Por fim, a comparação do rendimento médio mensal dos professores de Geografia dos Anos Finais do Ensino Fundamental entre os diferentes estados do Brasil no ano de 2022, de acordo com os dados do RAIS, nos leva a conclusão de que havia – e ainda há – elevadíssima diferença entre os entes e a presença dos-as mesmos-as professores-as em unidades federativas com o salário médio mensal aquém do piso nacional do magistério – estipulado em R$ 3.845,63 naquele ano. Fato visível no gráfico abaixo, no qual podemos afirmar que 10 estados não cumpriram o piso mencionado em 2022, assim como constrói ressalvas geográficas sobre a diferença média salarial considerando gênero e raça-etnia.

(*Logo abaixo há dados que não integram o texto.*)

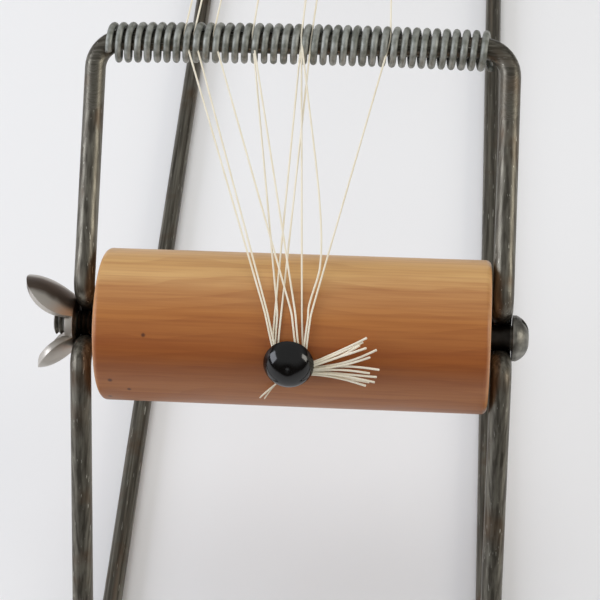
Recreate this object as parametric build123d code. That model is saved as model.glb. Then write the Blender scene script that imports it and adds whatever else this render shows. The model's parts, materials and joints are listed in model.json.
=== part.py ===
from build123d import *
import os
from math import acos, atan2, ceil, cos, degrees, floor, hypot, radians, sin, tan

# A bent-wire bead loom. X runs across it, Y along it and Z up; the table is z = 0.
# Both ends are alike: the far end is the near end turned half a turn about Z.
# Angles about the X axis are counted from +Y towards +Z. All sizes are millimetres.

# Wire frame
overall_length = 320.0       # over the two foot bends
side_spacing = 69.0          # between the centres of the two side wires
wire_d = 3.5
foot_bend_r = 8.0            # centreline radius where the base rail turns up
lower_leg_angle = 48.6       # rise of the leg from the foot to the axle notch
upper_leg_angle = 31.7       # rise of the leg from the notch to the raised bar
notch_angle = 26.0           # slope of the line that the axle notch is set square to
notch_shoulder = 4.8         # from the axle centre up to the notch's shoulders
shoulder_bend_r = 3.0
bar_bend_r = 4.8
axle_height = 58.45
bar_height = 87.05           # centre of the raised bar

# Roller and the machine screw that carries it
roller_d = 25.4
roller_play = 1.6            # how much shorter the roller is than its place in the frame
roller_end_gap = 0.25        # the roller stands this close to the right side wire
roller_edge_r = 1.0
screw_d = 4.17
screw_pitch = 0.79
screw_groove = 0.4           # depth of the thread grooves
threaded_length = 16.0
screw_point = 2.25           # screw end beyond the nut's plate
bore_gap = 0.1               # roller bore and axle notch around the screw, each side
seat_gap = 0.05              # screw head and nut plate off the side wires
head_d = 7.6
head_height = 2.6
head_rim = 0.6
slot_width = 1.1
slot_depth = 1.2
slot_turn = 62.0

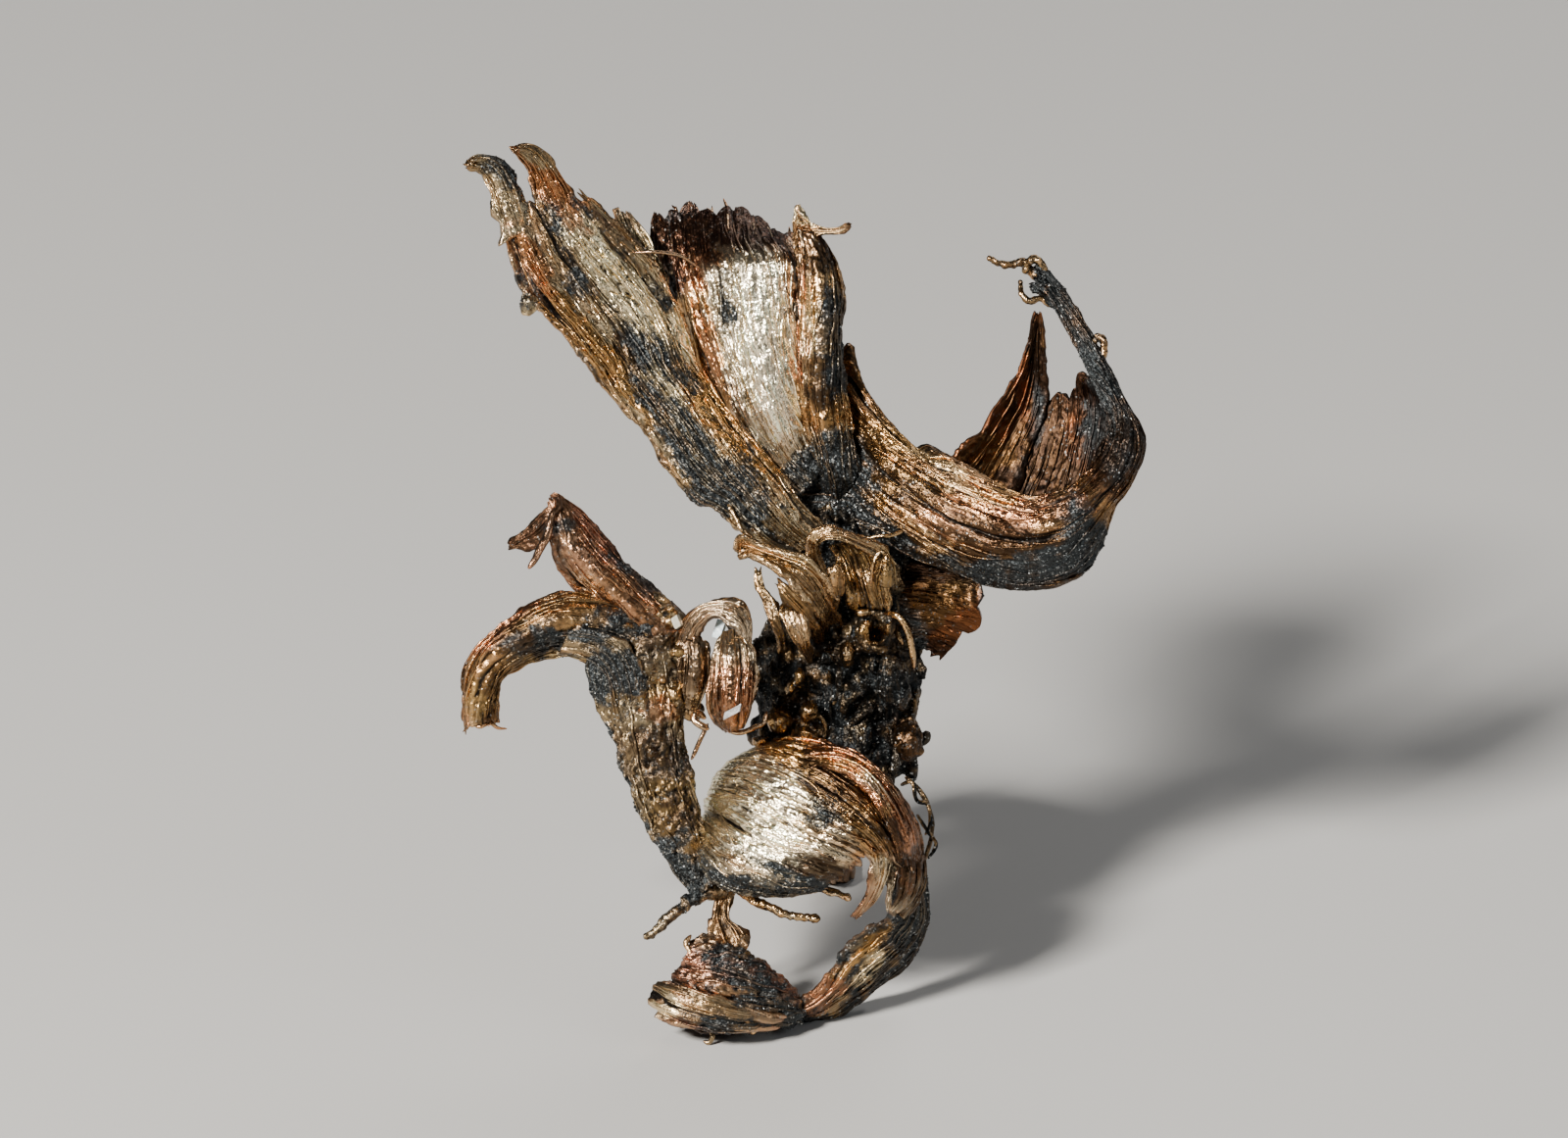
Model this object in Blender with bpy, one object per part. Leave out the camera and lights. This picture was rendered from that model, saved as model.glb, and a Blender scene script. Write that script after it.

Enquanto isso, as reações para a “valorização” da carreira se institucionaliza por meio do acréscimo da carga horária que, por conseguinte, reduz o horário para planejamento das atividades pedagógicas em sua totalidade, da acentuação do receituário meritocrático-gerencial fincado através de acordo de metas-resultados, da ofensiva ideológica com tons de criminalização, e da responsabilização pela prestação de contas ante os resultados aferidos pelo Índice de Desenvolvimento da Educação Básica correlata à possível bonificação. Como óbvia consequência, professores-as se afastam das salas de aula por diferentes motivos físicos, psiquiátricos,  e psicológicos – 112 por dia no estado de São Paulo em 2023. E ainda querem as razões para o “apagão docente”.